### [EXERCISE DESCRIPTION]
Find each line holding the word "picture" and give the number of such lines, nothing else.

Object modeling scripts
━━━━━━
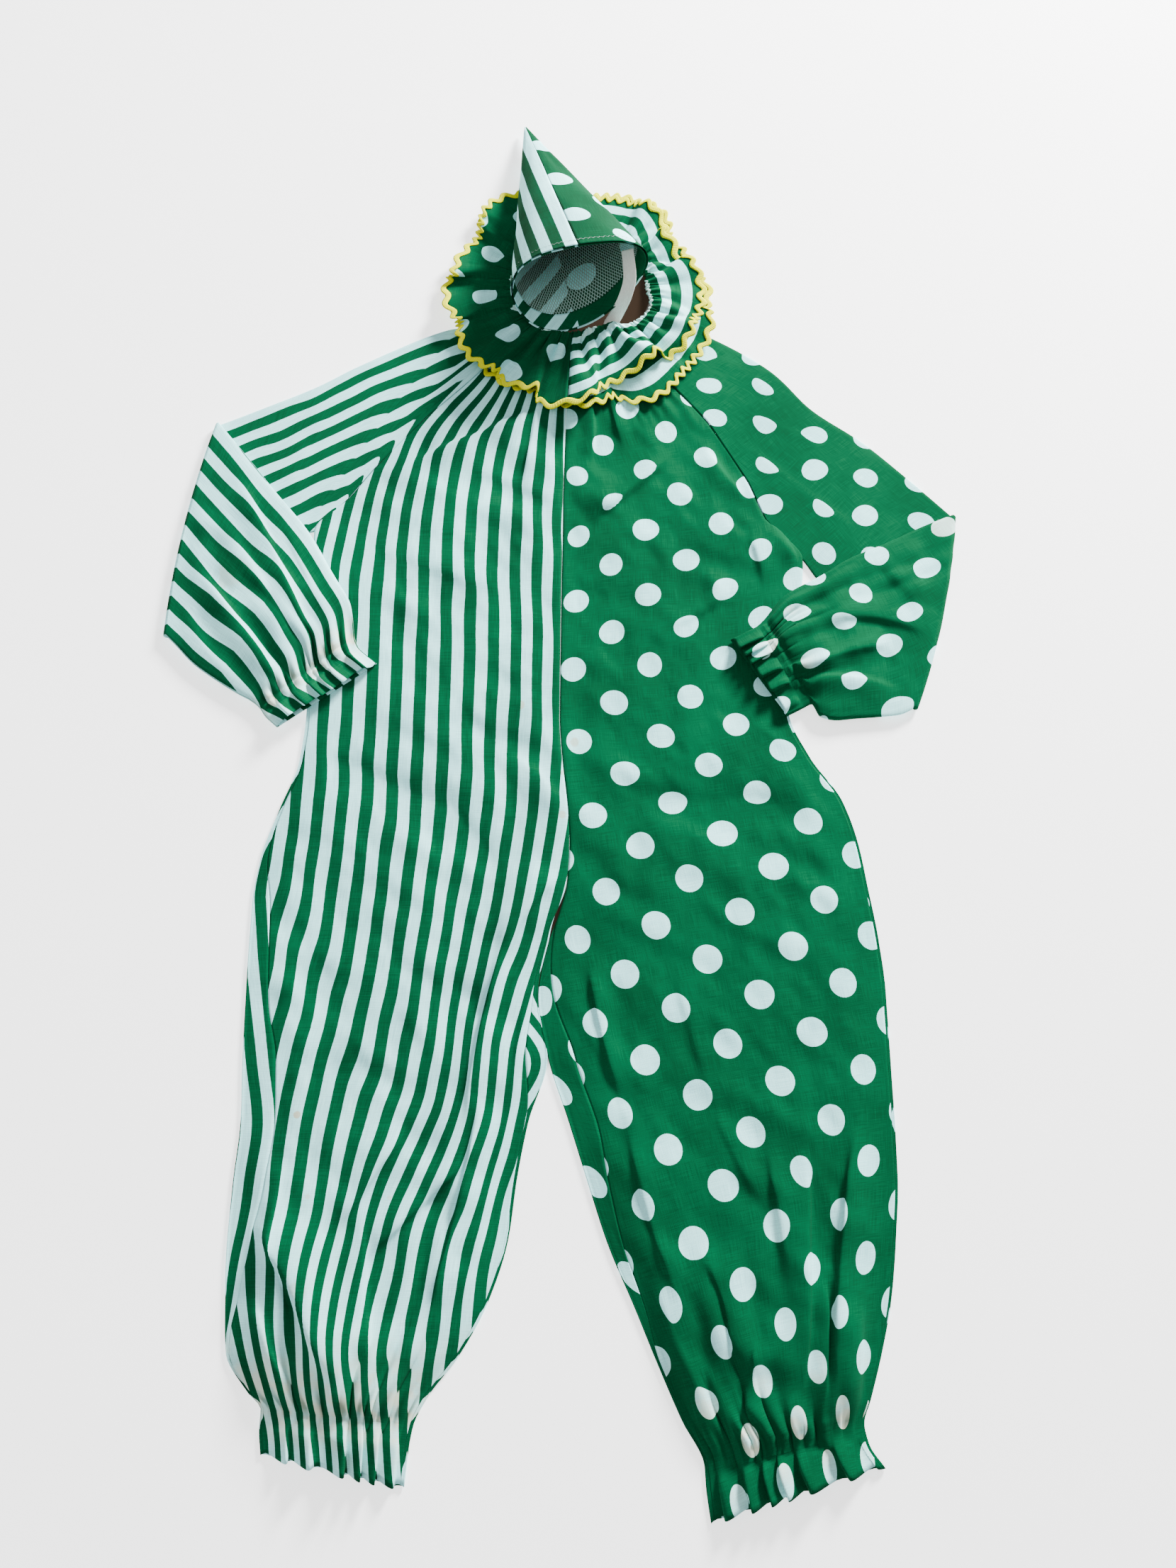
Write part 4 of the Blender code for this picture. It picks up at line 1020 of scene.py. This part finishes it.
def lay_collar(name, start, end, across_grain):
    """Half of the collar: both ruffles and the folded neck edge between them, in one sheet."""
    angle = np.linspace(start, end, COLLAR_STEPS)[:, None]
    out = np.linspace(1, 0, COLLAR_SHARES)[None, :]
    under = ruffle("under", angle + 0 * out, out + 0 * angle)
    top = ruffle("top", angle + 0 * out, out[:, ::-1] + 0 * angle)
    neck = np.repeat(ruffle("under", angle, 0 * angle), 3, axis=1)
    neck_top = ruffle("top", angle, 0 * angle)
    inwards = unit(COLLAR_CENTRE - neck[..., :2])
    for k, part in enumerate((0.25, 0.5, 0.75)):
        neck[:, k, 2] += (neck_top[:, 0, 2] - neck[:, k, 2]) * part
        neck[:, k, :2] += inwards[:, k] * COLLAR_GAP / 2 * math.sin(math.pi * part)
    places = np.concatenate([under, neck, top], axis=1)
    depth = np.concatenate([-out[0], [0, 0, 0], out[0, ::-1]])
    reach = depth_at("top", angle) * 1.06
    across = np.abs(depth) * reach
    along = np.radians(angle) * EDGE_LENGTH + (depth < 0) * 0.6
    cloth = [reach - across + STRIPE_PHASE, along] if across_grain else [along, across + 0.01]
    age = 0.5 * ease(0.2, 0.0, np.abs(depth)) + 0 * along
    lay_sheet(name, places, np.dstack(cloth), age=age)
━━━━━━
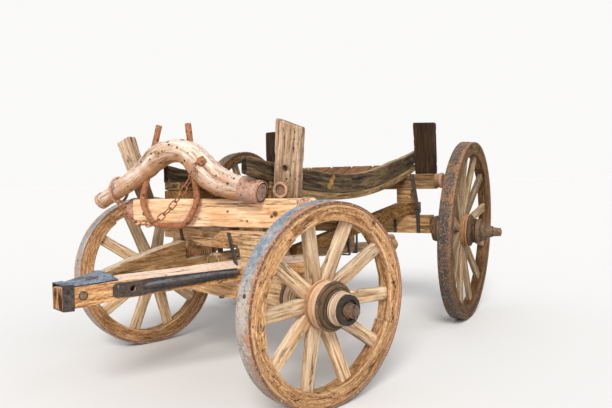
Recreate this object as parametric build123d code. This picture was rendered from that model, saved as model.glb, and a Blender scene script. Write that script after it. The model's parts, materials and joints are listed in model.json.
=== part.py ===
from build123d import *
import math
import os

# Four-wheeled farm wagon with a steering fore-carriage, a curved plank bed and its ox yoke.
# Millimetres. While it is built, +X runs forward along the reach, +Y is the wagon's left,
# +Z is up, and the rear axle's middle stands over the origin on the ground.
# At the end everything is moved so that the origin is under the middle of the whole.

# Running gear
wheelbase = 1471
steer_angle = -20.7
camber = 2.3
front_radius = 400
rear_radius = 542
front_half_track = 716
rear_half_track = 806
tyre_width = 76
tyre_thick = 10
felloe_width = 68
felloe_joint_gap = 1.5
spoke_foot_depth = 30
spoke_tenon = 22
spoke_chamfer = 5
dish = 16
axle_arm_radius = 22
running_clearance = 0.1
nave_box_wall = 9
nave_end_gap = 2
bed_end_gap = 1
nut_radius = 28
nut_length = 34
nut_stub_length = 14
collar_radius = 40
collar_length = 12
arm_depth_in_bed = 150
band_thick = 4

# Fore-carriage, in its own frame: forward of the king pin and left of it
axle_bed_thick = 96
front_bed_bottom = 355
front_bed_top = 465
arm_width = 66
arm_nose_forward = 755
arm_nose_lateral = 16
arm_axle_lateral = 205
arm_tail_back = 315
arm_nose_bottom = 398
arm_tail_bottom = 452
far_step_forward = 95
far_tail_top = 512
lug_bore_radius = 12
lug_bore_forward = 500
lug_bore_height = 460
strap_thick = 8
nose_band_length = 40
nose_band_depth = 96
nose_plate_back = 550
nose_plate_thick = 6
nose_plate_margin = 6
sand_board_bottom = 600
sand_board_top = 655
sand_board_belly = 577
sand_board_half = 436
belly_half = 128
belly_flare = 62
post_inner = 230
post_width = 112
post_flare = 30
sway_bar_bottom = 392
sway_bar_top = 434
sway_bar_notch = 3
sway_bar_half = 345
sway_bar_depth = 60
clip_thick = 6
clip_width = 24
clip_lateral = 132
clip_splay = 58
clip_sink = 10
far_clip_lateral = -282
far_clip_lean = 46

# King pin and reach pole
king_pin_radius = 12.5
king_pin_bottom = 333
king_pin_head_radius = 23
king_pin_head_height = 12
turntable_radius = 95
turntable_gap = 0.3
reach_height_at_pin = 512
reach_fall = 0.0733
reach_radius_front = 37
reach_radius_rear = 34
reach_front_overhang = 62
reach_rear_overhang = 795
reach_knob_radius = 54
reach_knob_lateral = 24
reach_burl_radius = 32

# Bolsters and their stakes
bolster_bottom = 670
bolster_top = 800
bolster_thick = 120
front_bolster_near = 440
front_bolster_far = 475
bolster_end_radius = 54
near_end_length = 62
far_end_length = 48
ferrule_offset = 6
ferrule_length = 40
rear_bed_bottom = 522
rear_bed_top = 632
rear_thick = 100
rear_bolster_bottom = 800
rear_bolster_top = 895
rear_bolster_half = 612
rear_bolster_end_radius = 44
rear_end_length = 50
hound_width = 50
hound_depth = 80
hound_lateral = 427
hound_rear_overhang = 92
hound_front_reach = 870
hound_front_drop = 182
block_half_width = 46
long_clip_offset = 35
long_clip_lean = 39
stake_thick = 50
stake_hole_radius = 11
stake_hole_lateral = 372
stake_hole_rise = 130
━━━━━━
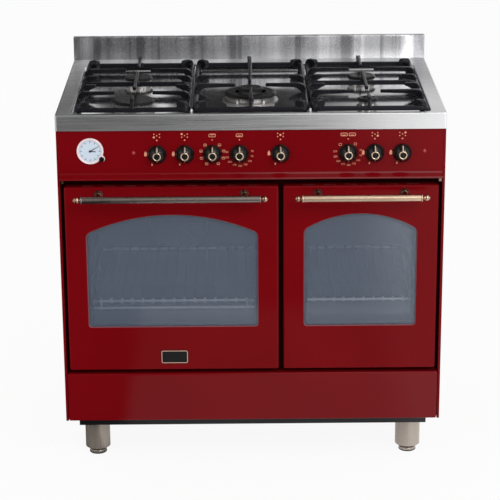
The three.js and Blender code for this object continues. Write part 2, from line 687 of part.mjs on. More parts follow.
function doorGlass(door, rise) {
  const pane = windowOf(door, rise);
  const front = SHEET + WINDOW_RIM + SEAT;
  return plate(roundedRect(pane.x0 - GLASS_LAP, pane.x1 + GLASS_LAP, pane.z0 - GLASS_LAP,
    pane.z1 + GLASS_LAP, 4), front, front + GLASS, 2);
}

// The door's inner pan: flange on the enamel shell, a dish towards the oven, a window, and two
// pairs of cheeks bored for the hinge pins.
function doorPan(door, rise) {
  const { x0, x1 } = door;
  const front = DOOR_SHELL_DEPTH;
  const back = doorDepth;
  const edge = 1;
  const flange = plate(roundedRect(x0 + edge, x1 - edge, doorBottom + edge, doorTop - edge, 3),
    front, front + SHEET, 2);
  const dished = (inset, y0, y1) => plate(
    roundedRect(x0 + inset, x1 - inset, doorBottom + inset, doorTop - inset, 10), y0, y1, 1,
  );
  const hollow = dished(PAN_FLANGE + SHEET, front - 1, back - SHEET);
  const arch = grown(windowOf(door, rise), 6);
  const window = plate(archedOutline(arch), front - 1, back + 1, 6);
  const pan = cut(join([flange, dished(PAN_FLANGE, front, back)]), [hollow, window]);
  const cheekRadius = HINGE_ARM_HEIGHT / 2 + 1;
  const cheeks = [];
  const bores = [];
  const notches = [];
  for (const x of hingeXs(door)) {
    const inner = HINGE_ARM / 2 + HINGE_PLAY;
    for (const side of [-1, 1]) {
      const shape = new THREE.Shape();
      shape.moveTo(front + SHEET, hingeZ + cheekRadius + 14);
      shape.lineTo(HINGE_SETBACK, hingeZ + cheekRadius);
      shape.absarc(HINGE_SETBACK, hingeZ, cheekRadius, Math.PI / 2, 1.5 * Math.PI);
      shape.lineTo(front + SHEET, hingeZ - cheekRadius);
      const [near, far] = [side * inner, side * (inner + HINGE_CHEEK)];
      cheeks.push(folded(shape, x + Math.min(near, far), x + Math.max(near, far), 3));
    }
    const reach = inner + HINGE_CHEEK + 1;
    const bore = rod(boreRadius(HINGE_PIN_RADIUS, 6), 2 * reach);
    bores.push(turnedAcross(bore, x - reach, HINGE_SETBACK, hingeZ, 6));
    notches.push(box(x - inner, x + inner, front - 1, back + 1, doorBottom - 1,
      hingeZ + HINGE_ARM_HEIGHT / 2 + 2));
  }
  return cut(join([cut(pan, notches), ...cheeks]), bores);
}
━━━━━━
### [IN RESPONSE]
2